====== DATASET EXCERPT ======

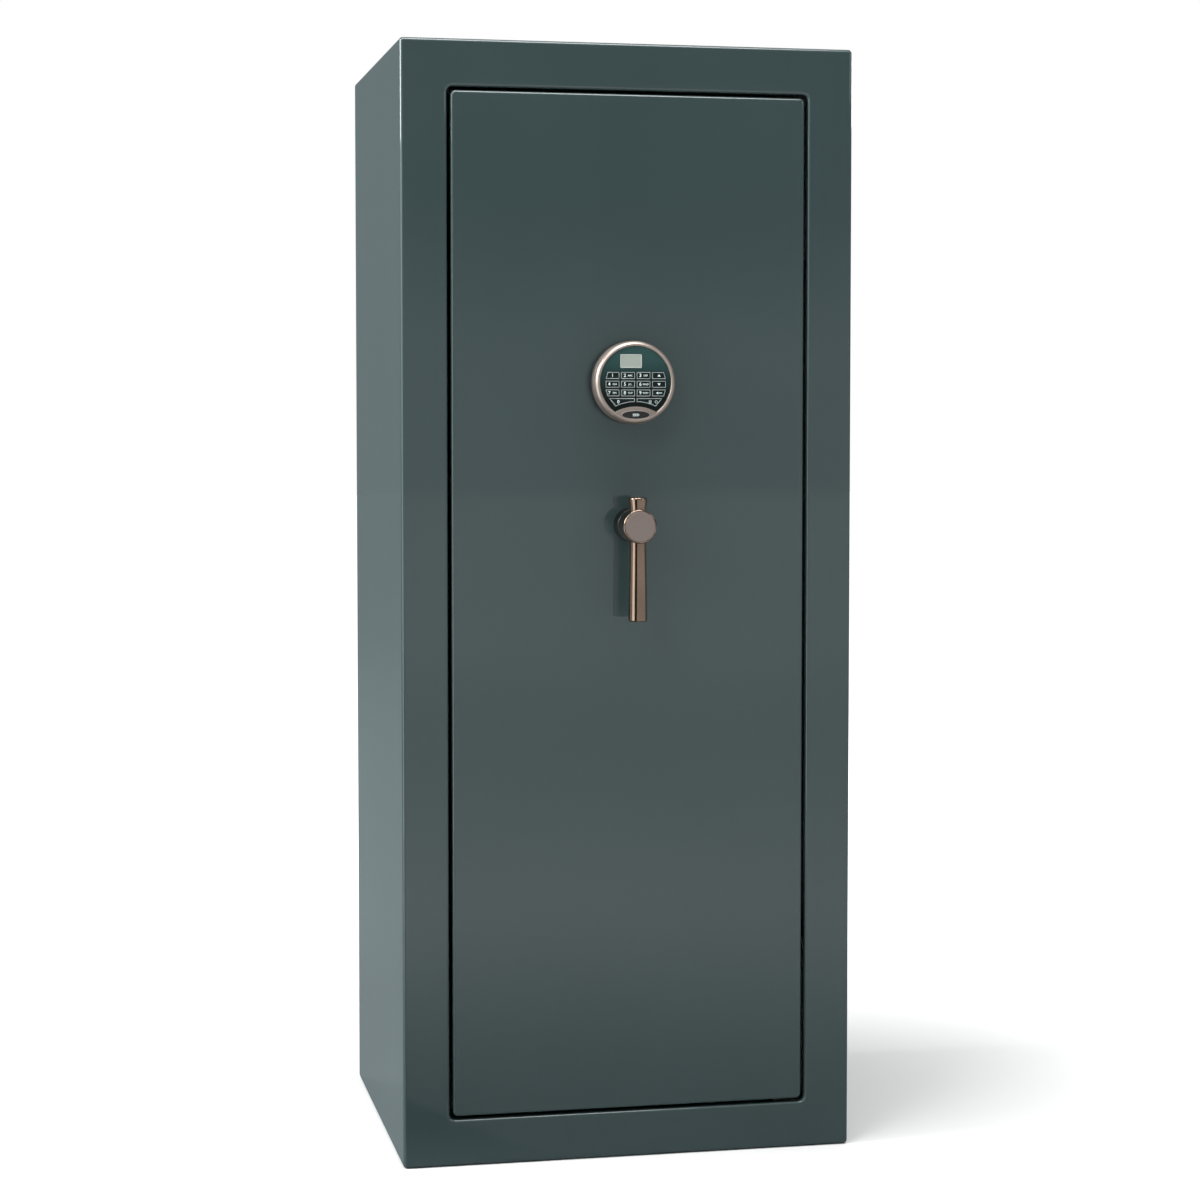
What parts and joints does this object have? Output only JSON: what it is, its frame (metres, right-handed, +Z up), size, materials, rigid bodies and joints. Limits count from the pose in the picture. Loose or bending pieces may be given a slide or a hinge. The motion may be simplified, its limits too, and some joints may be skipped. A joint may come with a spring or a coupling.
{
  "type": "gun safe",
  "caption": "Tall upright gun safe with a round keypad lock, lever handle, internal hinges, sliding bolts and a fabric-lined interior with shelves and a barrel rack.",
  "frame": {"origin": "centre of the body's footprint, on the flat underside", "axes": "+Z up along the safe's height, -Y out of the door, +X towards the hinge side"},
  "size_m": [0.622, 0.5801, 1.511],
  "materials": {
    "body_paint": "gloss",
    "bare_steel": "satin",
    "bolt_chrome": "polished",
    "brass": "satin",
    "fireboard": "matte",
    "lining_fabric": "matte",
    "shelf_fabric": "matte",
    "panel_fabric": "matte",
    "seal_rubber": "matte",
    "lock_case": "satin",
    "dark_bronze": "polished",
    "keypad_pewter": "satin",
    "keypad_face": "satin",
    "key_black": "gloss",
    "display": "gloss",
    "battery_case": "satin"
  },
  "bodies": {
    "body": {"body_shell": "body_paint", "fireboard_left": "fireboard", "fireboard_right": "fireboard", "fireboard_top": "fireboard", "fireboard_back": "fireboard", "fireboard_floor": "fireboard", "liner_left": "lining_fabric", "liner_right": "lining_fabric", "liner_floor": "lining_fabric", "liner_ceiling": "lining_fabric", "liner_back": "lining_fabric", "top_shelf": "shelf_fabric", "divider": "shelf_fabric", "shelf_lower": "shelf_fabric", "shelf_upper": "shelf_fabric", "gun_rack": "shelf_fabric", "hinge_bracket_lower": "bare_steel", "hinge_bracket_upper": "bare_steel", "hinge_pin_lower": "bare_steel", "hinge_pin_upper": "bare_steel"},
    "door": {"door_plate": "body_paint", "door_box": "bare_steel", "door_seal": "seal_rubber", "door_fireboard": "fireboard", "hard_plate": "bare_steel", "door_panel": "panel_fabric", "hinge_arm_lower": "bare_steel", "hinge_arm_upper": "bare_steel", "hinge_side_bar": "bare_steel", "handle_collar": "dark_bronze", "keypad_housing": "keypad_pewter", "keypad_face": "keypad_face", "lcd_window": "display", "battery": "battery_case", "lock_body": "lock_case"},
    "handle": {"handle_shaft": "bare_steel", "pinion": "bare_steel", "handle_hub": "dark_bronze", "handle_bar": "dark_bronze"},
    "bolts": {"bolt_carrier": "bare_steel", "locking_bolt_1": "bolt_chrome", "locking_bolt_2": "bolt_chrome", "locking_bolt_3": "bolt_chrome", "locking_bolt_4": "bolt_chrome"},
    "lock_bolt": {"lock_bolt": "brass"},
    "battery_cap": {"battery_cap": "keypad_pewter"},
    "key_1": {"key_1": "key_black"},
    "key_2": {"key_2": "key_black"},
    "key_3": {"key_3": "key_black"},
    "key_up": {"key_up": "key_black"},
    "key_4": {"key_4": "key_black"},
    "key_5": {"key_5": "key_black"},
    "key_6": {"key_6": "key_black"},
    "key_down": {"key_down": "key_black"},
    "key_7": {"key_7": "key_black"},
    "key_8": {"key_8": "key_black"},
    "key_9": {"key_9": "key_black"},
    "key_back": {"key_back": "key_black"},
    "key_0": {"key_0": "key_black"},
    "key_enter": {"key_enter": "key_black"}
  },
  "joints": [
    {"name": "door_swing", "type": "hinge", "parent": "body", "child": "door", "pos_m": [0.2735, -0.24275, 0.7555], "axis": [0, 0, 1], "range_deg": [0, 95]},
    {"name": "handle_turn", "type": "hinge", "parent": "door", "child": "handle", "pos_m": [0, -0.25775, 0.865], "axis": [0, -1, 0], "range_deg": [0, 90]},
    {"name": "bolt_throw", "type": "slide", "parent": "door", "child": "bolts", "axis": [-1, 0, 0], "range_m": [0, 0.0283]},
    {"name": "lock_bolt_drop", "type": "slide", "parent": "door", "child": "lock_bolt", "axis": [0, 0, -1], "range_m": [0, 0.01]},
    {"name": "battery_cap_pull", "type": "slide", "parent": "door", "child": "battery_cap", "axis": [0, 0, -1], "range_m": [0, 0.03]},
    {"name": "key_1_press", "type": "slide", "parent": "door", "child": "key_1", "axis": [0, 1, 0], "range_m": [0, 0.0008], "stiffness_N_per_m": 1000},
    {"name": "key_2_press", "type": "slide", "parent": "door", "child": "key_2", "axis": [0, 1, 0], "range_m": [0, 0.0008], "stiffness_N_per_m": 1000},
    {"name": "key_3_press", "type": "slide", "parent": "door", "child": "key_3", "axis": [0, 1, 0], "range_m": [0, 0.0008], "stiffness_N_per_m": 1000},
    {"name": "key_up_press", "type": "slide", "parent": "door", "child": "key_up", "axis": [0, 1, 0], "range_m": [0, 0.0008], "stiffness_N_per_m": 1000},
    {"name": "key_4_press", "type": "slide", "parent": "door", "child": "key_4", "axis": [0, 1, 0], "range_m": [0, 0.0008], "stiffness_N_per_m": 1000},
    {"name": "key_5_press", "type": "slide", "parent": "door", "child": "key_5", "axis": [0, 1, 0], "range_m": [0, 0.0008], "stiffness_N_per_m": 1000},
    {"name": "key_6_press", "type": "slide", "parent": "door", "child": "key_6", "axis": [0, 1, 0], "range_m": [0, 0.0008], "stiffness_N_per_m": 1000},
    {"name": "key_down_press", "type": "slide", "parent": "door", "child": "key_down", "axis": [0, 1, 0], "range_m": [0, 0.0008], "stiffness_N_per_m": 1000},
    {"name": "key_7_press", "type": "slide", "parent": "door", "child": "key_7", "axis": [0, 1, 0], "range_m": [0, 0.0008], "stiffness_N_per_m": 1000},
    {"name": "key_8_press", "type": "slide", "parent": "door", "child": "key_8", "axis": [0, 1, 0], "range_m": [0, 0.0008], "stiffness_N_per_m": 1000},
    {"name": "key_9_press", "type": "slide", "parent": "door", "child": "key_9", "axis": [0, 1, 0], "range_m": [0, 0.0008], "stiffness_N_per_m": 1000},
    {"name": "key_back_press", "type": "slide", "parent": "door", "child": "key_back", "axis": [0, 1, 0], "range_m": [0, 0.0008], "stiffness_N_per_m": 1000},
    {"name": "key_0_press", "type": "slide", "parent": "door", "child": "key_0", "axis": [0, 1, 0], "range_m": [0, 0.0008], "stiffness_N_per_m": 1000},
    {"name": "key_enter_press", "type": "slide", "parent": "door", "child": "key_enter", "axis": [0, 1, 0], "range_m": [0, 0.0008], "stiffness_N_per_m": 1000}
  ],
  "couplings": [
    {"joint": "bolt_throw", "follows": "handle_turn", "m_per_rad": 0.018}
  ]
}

======

REQUIREMENTS - Repeat the preceding lines exactly, please, every one of them.

RESPONSE FOR THIS EXERCISE -
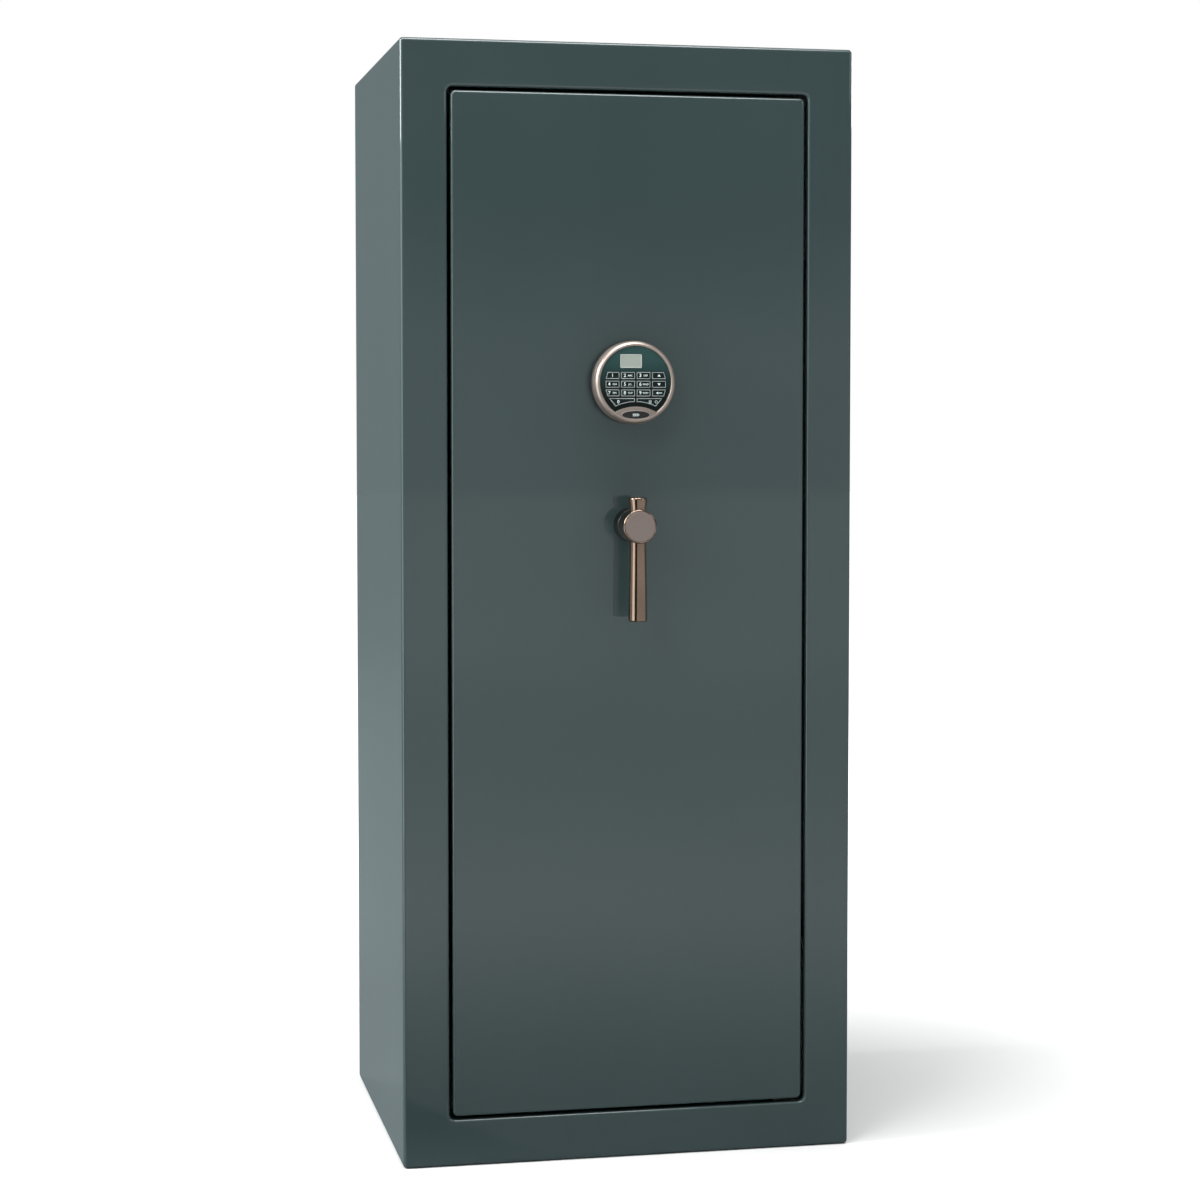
What parts and joints does this object have? Output only JSON: what it is, its frame (metres, right-handed, +Z up), size, materials, rigid bodies and joints. Limits count from the pose in the picture. Loose or bending pieces may be given a slide or a hinge. The motion may be simplified, its limits too, and some joints may be skipped. A joint may come with a spring or a coupling.
{
  "type": "gun safe",
  "caption": "Tall upright gun safe with a round keypad lock, lever handle, internal hinges, sliding bolts and a fabric-lined interior with shelves and a barrel rack.",
  "frame": {"origin": "centre of the body's footprint, on the flat underside", "axes": "+Z up along the safe's height, -Y out of the door, +X towards the hinge side"},
  "size_m": [0.622, 0.5801, 1.511],
  "materials": {
    "body_paint": "gloss",
    "bare_steel": "satin",
    "bolt_chrome": "polished",
    "brass": "satin",
    "fireboard": "matte",
    "lining_fabric": "matte",
    "shelf_fabric": "matte",
    "panel_fabric": "matte",
    "seal_rubber": "matte",
    "lock_case": "satin",
    "dark_bronze": "polished",
    "keypad_pewter": "satin",
    "keypad_face": "satin",
    "key_black": "gloss",
    "display": "gloss",
    "battery_case": "satin"
  },
  "bodies": {
    "body": {"body_shell": "body_paint", "fireboard_left": "fireboard", "fireboard_right": "fireboard", "fireboard_top": "fireboard", "fireboard_back": "fireboard", "fireboard_floor": "fireboard", "liner_left": "lining_fabric", "liner_right": "lining_fabric", "liner_floor": "lining_fabric", "liner_ceiling": "lining_fabric", "liner_back": "lining_fabric", "top_shelf": "shelf_fabric", "divider": "shelf_fabric", "shelf_lower": "shelf_fabric", "shelf_upper": "shelf_fabric", "gun_rack": "shelf_fabric", "hinge_bracket_lower": "bare_steel", "hinge_bracket_upper": "bare_steel", "hinge_pin_lower": "bare_steel", "hinge_pin_upper": "bare_steel"},
    "door": {"door_plate": "body_paint", "door_box": "bare_steel", "door_seal": "seal_rubber", "door_fireboard": "fireboard", "hard_plate": "bare_steel", "door_panel": "panel_fabric", "hinge_arm_lower": "bare_steel", "hinge_arm_upper": "bare_steel", "hinge_side_bar": "bare_steel", "handle_collar": "dark_bronze", "keypad_housing": "keypad_pewter", "keypad_face": "keypad_face", "lcd_window": "display", "battery": "battery_case", "lock_body": "lock_case"},
    "handle": {"handle_shaft": "bare_steel", "pinion": "bare_steel", "handle_hub": "dark_bronze", "handle_bar": "dark_bronze"},
    "bolts": {"bolt_carrier": "bare_steel", "locking_bolt_1": "bolt_chrome", "locking_bolt_2": "bolt_chrome", "locking_bolt_3": "bolt_chrome", "locking_bolt_4": "bolt_chrome"},
    "lock_bolt": {"lock_bolt": "brass"},
    "battery_cap": {"battery_cap": "keypad_pewter"},
    "key_1": {"key_1": "key_black"},
    "key_2": {"key_2": "key_black"},
    "key_3": {"key_3": "key_black"},
    "key_up": {"key_up": "key_black"},
    "key_4": {"key_4": "key_black"},
    "key_5": {"key_5": "key_black"},
    "key_6": {"key_6": "key_black"},
    "key_down": {"key_down": "key_black"},
    "key_7": {"key_7": "key_black"},
    "key_8": {"key_8": "key_black"},
    "key_9": {"key_9": "key_black"},
    "key_back": {"key_back": "key_black"},
    "key_0": {"key_0": "key_black"},
    "key_enter": {"key_enter": "key_black"}
  },
  "joints": [
    {"name": "door_swing", "type": "hinge", "parent": "body", "child": "door", "pos_m": [0.2735, -0.24275, 0.7555], "axis": [0, 0, 1], "range_deg": [0, 95]},
    {"name": "handle_turn", "type": "hinge", "parent": "door", "child": "handle", "pos_m": [0, -0.25775, 0.865], "axis": [0, -1, 0], "range_deg": [0, 90]},
    {"name": "bolt_throw", "type": "slide", "parent": "door", "child": "bolts", "axis": [-1, 0, 0], "range_m": [0, 0.0283]},
    {"name": "lock_bolt_drop", "type": "slide", "parent": "door", "child": "lock_bolt", "axis": [0, 0, -1], "range_m": [0, 0.01]},
    {"name": "battery_cap_pull", "type": "slide", "parent": "door", "child": "battery_cap", "axis": [0, 0, -1], "range_m": [0, 0.03]},
    {"name": "key_1_press", "type": "slide", "parent": "door", "child": "key_1", "axis": [0, 1, 0], "range_m": [0, 0.0008], "stiffness_N_per_m": 1000},
    {"name": "key_2_press", "type": "slide", "parent": "door", "child": "key_2", "axis": [0, 1, 0], "range_m": [0, 0.0008], "stiffness_N_per_m": 1000},
    {"name": "key_3_press", "type": "slide", "parent": "door", "child": "key_3", "axis": [0, 1, 0], "range_m": [0, 0.0008], "stiffness_N_per_m": 1000},
    {"name": "key_up_press", "type": "slide", "parent": "door", "child": "key_up", "axis": [0, 1, 0], "range_m": [0, 0.0008], "stiffness_N_per_m": 1000},
    {"name": "key_4_press", "type": "slide", "parent": "door", "child": "key_4", "axis": [0, 1, 0], "range_m": [0, 0.0008], "stiffness_N_per_m": 1000},
    {"name": "key_5_press", "type": "slide", "parent": "door", "child": "key_5", "axis": [0, 1, 0], "range_m": [0, 0.0008], "stiffness_N_per_m": 1000},
    {"name": "key_6_press", "type": "slide", "parent": "door", "child": "key_6", "axis": [0, 1, 0], "range_m": [0, 0.0008], "stiffness_N_per_m": 1000},
    {"name": "key_down_press", "type": "slide", "parent": "door", "child": "key_down", "axis": [0, 1, 0], "range_m": [0, 0.0008], "stiffness_N_per_m": 1000},
    {"name": "key_7_press", "type": "slide", "parent": "door", "child": "key_7", "axis": [0, 1, 0], "range_m": [0, 0.0008], "stiffness_N_per_m": 1000},
    {"name": "key_8_press", "type": "slide", "parent": "door", "child": "key_8", "axis": [0, 1, 0], "range_m": [0, 0.0008], "stiffness_N_per_m": 1000},
    {"name": "key_9_press", "type": "slide", "parent": "door", "child": "key_9", "axis": [0, 1, 0], "range_m": [0, 0.0008], "stiffness_N_per_m": 1000},
    {"name": "key_back_press", "type": "slide", "parent": "door", "child": "key_back", "axis": [0, 1, 0], "range_m": [0, 0.0008], "stiffness_N_per_m": 1000},
    {"name": "key_0_press", "type": "slide", "parent": "door", "child": "key_0", "axis": [0, 1, 0], "range_m": [0, 0.0008], "stiffness_N_per_m": 1000},
    {"name": "key_enter_press", "type": "slide", "parent": "door", "child": "key_enter", "axis": [0, 1, 0], "range_m": [0, 0.0008], "stiffness_N_per_m": 1000}
  ],
  "couplings": [
    {"joint": "bolt_throw", "follows": "handle_turn", "m_per_rad": 0.018}
  ]
}